In an article on Real Clear Politics, Thomas Sowell wrote: ‘No one in his right mind would say that the Bush administration was flawless. But many of their worst political mistakes were the kinds of mistakes that decent people often make when dealing with indecent people, both domestically and internationally.’

The same could be said of Keith Windschuttle and the recent hoax of Quadrant magazine. Quadrant is an Australian magazine of politics, literature, history, art, etc – virtually anything that might be of interest to people who think. It has minimal staff resources. It is not a specialist journal.

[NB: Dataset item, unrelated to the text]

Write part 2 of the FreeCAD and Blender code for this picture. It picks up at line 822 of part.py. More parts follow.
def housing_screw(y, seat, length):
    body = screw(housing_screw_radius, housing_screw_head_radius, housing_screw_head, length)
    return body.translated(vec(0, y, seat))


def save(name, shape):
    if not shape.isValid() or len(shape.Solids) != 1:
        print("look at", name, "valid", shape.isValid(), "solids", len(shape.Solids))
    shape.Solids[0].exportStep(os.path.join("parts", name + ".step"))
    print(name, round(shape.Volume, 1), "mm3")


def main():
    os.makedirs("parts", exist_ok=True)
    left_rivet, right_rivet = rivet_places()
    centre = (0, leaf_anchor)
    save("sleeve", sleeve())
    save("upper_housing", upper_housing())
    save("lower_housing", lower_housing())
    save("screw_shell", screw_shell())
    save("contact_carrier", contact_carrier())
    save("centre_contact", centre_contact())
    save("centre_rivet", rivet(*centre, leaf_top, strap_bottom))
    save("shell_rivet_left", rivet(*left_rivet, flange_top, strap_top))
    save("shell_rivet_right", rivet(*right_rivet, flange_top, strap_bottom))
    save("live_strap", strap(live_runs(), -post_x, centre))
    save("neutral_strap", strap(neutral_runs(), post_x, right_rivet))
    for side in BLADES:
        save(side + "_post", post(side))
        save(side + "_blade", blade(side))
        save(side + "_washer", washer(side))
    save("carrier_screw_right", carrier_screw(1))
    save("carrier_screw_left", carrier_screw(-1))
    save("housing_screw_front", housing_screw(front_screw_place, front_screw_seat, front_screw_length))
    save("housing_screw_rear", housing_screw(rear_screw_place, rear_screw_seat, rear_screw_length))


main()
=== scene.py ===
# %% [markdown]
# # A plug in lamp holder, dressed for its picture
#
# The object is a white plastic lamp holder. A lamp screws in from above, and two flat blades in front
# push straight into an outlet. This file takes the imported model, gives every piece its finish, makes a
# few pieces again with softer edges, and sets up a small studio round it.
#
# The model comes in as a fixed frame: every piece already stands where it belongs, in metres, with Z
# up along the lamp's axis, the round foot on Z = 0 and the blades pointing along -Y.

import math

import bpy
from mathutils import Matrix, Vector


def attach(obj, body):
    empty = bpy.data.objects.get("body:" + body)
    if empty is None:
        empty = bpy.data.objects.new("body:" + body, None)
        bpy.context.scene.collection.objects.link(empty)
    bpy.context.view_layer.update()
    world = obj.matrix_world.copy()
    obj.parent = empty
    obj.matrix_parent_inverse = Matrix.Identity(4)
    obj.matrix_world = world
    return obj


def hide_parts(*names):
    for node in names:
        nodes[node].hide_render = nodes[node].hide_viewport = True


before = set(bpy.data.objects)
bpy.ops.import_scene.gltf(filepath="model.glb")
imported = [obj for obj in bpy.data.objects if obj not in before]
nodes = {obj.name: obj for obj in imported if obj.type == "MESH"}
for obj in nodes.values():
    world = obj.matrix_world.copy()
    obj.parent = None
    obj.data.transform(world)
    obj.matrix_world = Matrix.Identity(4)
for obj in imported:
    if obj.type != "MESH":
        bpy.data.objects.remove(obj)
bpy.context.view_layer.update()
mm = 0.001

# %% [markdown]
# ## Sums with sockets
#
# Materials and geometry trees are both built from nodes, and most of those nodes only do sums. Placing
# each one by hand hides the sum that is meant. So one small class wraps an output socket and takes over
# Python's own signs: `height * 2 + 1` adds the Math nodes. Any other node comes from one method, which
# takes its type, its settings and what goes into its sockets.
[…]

The Jan/Feb edition of Quadrant contains an article by one ‘Sharon Gould’ entitled Scare Campaigns and Science Reporting. It is well written. It contains some rather odd views about the potential use of human DNA in genetically engineered crops, but one of the things that makes Quadrant a great magazine is that it has never been run as the editor’s personal newsletter. Views that diverge from the mainstream can get a hearing if they are well written, and carefully, interestingly and logically argued.

So when someone writes such an article, and then jumps up triumphantly and says ‘ Ha ha, I didn’t really mean it. And Sharon Gould is not my real name. And what’s more, I faked some of the footnotes,’  it is hard to respond in any other way than to say ‘So?’ or perhaps, ‘OK, you are a liar who writes well. How disappointing for your friends.’

As Keith Windschuttle has pointed out, in the case of a non-specialist, non peer reviewed magazine, there is a point beyond which editors have to trust their writers. Accepting the article was a mistake. It was the kind of mistake easily made by a decent person used to dealing with decent people.